Garfield follows Garfield (Murray) coming to terms with his new roommate, Odie the dog—an extremely adorable live-action dog, even though Garfield is animated. Maybe that’s because he never speaks, but all the other animals are also live-action, even though they speak. It’s weird, but it’s better not to challenge Garfield’s internal logic. The point is that Garfield, naturally, resents Odie stealing their owner Jon’s (Breckin Meyer) attention away from him. Despite Odie’s immediate affection for Garfield, Garfield plots to get Odie kicked out of the house. When this ends up working too well, and Odie gets dognapped, Garfield endeavors to find the lost dog and bring him home.
This is actually a genuinely sweet story, especially compared to the totally insipid, smartphone-addled premise of 2024’s Garfield Movie. Murray sells Garfield’s slow transformation from narcissistic only child to doting older brother well, maintaining both his own and the cat’s distinct brand of snark.
And that snark is even funny sometimes! “Sometimes,” because with a script this incessantly wordy, the hit ratio is doomed from the start. But this is a movie that understands Garfield is more than just lasagna and a hatred for Mondays. One scene has him begrudgingly catching a mouse for Jon—“I don’t do the chase thing”—only to reveal that he was keeping the mouse inside of his cheek. He reaps the glory of seeming like he actually got off his lazy butt and accomplished something, when he actually is friends with the mouse, who agreed to play it cool for some cookie-based quid pro quo.

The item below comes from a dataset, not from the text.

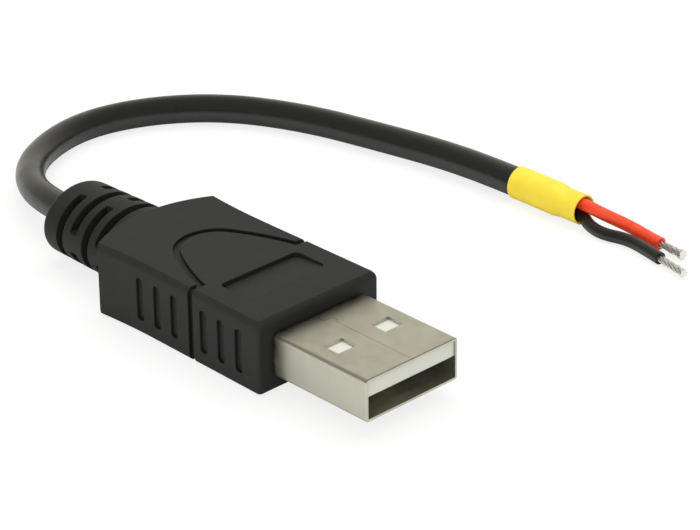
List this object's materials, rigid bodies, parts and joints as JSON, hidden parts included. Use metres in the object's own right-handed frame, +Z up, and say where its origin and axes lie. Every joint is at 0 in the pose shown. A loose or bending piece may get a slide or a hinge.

The whole scene feels ripped from a comic strip, with Jon haplessly running around to smash a mouse that his own cat won’t bother with. Jon says something predictable about how Garfield is useless, and Garfield has a snappy retort only the audience can hear. In the end, he does something silly to placate his owner and amuse us. It’s textbook stuff, in a way that may strike viewers as boring. But compared to the new movie, in which the balance is tweaked way in the other direction—Garfield rarely puts himself above others and has surprisingly unfettered affection for Odie and Jon—2004’s Garfield feels refreshingly familiar.
Most of all, Murray’s familiar voice grounds the character into something believable, even palatable in the face of a motor-mouthed script. It’s hardly hilarious, but it is frequently amusing, almost completely thanks to the idiosyncratic comedian. While Murray is no Lorenzo Music, the legend who voiced Garfield in the fan-favorite Garfield and Friends cartoon, he does a good job at capturing the lackadaisical quality that makes Garfield iconic and lovable. And he’s also no Chris Pratt, the new movie’s voice of Garfield—a performance so indistinct, it’s unclear if Pratt even knew he was supposed to be playing Garfield as opposed to some other cartoon character. It should go without saying that that’s a compliment, considering Pratt has been phoning it in ever since he left Parks and Recreation.
Murray is Garfield’s linchpin, which, in retrospect, makes his repeated disses kind of a bummer. One of Zombieland’s most memorable moments is when the cameo-ing, Zombified Murray is about to die, and he admits that his only regret is “Garfield, maybe.” And perhaps one can’t begrudge him that, because the movie was trashed to high heaven—which, it should be said, didn’t hurt its box office one bit; the movie made more than $200 million on a budget of $50 million But Murray was often singled out as the film’s saving grace, the bright spot in a film with an abysmal 14 percent Rotten Tomatoes score.
I’d push back against some of the criticisms of the movie itself, though. Richard Roeper said it lacked energy—but who expects energy from freakin’ Garfield? Maybe the movie is not “dyspeptic, laconic, or subversively attuned to the inner lives of animals,” as the Austin Chronicle argues the comics are. But I also think we’re giving Garfield comics a bit too much credit there—using the word “dyspeptic” to describe it is almost self-parodically pretentious. (That review does make a funny point about how violent the movie is, which I guess is actually a Garfield hallmark, considering the absurd violence of The Garfield Movie.) And yes, the movie slathers on the product placement and has a horrible extended dance sequence set to a Black-Eyed Peas song. This is not high art, and the more open-minded viewer can take that brief suffering in stride.
Perhaps I’m a little kinder to this film because I’m watching it 20 years later, and only because I watched another Garfield movie that I deemed much worse. Garfield 2004 hardly counts among the highs of Bill Murray’s career. But who the heck would expect it to? We have “so bad, it’s good,” for a reason; and while I don’t even know if I’d venture so far as to say it qualifies, it certainly isn’t “so bad, it’s bad.”
If nothing else, it’s telling that Murray still talked about it six years later: Garfield is memorable, and you can’t say that for a lot of movies of its ilk—or even of its franchise.